Second request document review features of tools like Logikcull can help you issue legal holds to custodians and tag ESI in ways that enable your in-house and outside counsel to identify and categorize potentially responsive documents for further review and production.

  • Proposing “Quick Looks” to Resolve Specific Issues. In a “quick look,” your company would submit a sample group of core documents the FTC or DOJ consider key for resolving specific anti-competitive issues and theories. The agency in charge would then spend a short period reviewing these materials and assess the propriety of making second review determinations and suspending further second review document production. 

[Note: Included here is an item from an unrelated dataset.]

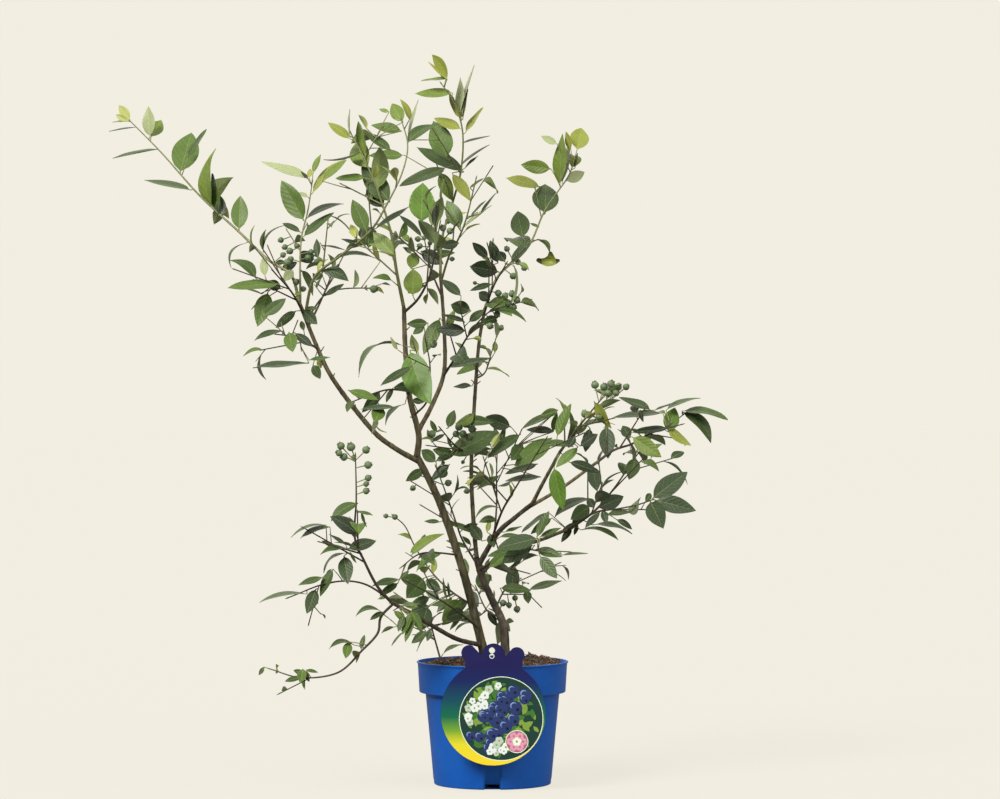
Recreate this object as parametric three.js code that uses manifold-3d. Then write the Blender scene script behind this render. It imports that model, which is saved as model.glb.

You can use your eDiscovery platform’s search and filtering features to expedite your hunt for “quick look” documents. 

Say, for example, the FTC is requesting documents covering your company’s non-fungible token (NFT) endeavors. In Logikcull, you can use a caret (^) and a high-value boost number after your target keyword to locate documents emphasizing that keyword. 

The search term NFT^8 report, therefore, will single out reports that heavily feature the word “NFT.” You can also use Logikcull’s filter carousel to narrow your NFT document searches by date range, responsiveness, file extension, and countless other factors. Sadly, you won’t find an actual NFT this way.  However, these features are among the many advanced search shortcuts Logikcull’s platform offers.

Second reviews are undoubtedly one of the more daunting aspects of the M&A process. Even though the types of documents relevant to a second review can be vast, the FTC and DOJ recognize the role eDiscovery tools can play in locating responsive records for second requests. 

Through the right tactics and technology, second reviews do not need to be as intimidating as they may appear at first glance.